§ EXERCISE REQUIREMENTS: Below is a listing; restate from it, character for character, the lines beginning at the line holding "Turn this picture" and ending at the line holding "from mathutils import Matrix, Vector", both included.

* Start DATA EXTRACT *

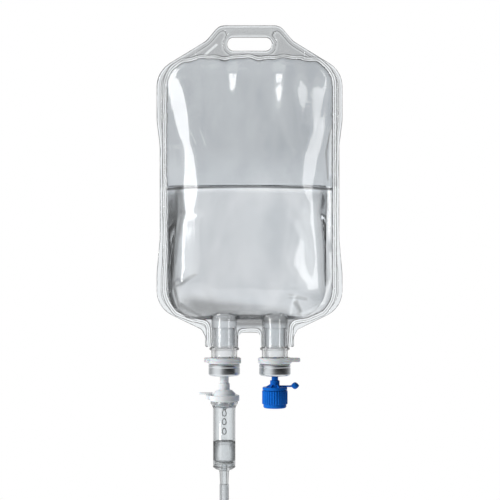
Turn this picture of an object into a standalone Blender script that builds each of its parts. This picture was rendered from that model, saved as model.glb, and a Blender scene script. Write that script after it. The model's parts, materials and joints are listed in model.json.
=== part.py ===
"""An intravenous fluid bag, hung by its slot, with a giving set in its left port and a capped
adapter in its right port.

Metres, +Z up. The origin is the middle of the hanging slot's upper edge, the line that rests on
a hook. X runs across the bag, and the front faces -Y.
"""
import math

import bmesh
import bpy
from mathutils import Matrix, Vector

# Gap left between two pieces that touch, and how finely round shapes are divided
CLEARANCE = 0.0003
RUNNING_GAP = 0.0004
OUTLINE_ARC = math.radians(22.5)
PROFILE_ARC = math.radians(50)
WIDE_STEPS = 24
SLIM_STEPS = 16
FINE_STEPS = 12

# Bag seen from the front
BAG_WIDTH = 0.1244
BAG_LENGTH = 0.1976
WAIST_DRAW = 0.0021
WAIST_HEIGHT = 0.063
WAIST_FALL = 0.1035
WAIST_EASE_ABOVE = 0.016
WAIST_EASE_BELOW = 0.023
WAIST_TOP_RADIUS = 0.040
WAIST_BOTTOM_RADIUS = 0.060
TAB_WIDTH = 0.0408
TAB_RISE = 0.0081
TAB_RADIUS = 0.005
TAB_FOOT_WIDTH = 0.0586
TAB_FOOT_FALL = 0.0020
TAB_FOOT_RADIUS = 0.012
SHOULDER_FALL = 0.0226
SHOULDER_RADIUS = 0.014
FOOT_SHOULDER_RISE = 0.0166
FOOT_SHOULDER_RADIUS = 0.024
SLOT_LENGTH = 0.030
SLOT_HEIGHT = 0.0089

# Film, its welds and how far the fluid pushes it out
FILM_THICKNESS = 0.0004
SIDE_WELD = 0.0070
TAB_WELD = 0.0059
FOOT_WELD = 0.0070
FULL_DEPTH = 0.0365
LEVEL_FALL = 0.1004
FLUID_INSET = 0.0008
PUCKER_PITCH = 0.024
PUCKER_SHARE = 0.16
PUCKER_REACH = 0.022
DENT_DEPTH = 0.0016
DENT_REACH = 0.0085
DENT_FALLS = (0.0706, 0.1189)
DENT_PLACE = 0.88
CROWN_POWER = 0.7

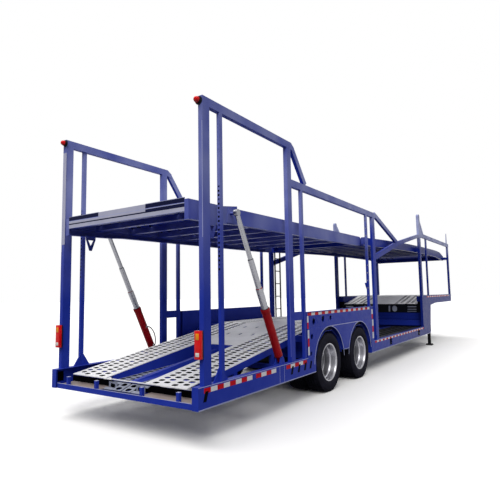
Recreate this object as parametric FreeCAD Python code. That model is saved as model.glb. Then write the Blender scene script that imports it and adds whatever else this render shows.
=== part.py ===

* End DATA EXTRACT *
* Start DATA EXTRACT *

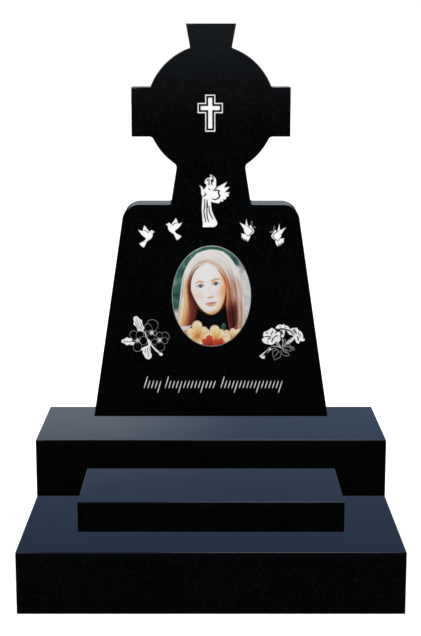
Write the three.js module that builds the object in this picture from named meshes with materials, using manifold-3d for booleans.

* End DATA EXTRACT *

§ WRITTEN RESPONSE:
Turn this picture of an object into a standalone Blender script that builds each of its parts. This picture was rendered from that model, saved as model.glb, and a Blender scene script. Write that script after it. The model's parts, materials and joints are listed in model.json.
=== part.py ===
"""An intravenous fluid bag, hung by its slot, with a giving set in its left port and a capped
adapter in its right port.

Metres, +Z up. The origin is the middle of the hanging slot's upper edge, the line that rests on
a hook. X runs across the bag, and the front faces -Y.
"""
import math

import bmesh
import bpy
from mathutils import Matrix, Vector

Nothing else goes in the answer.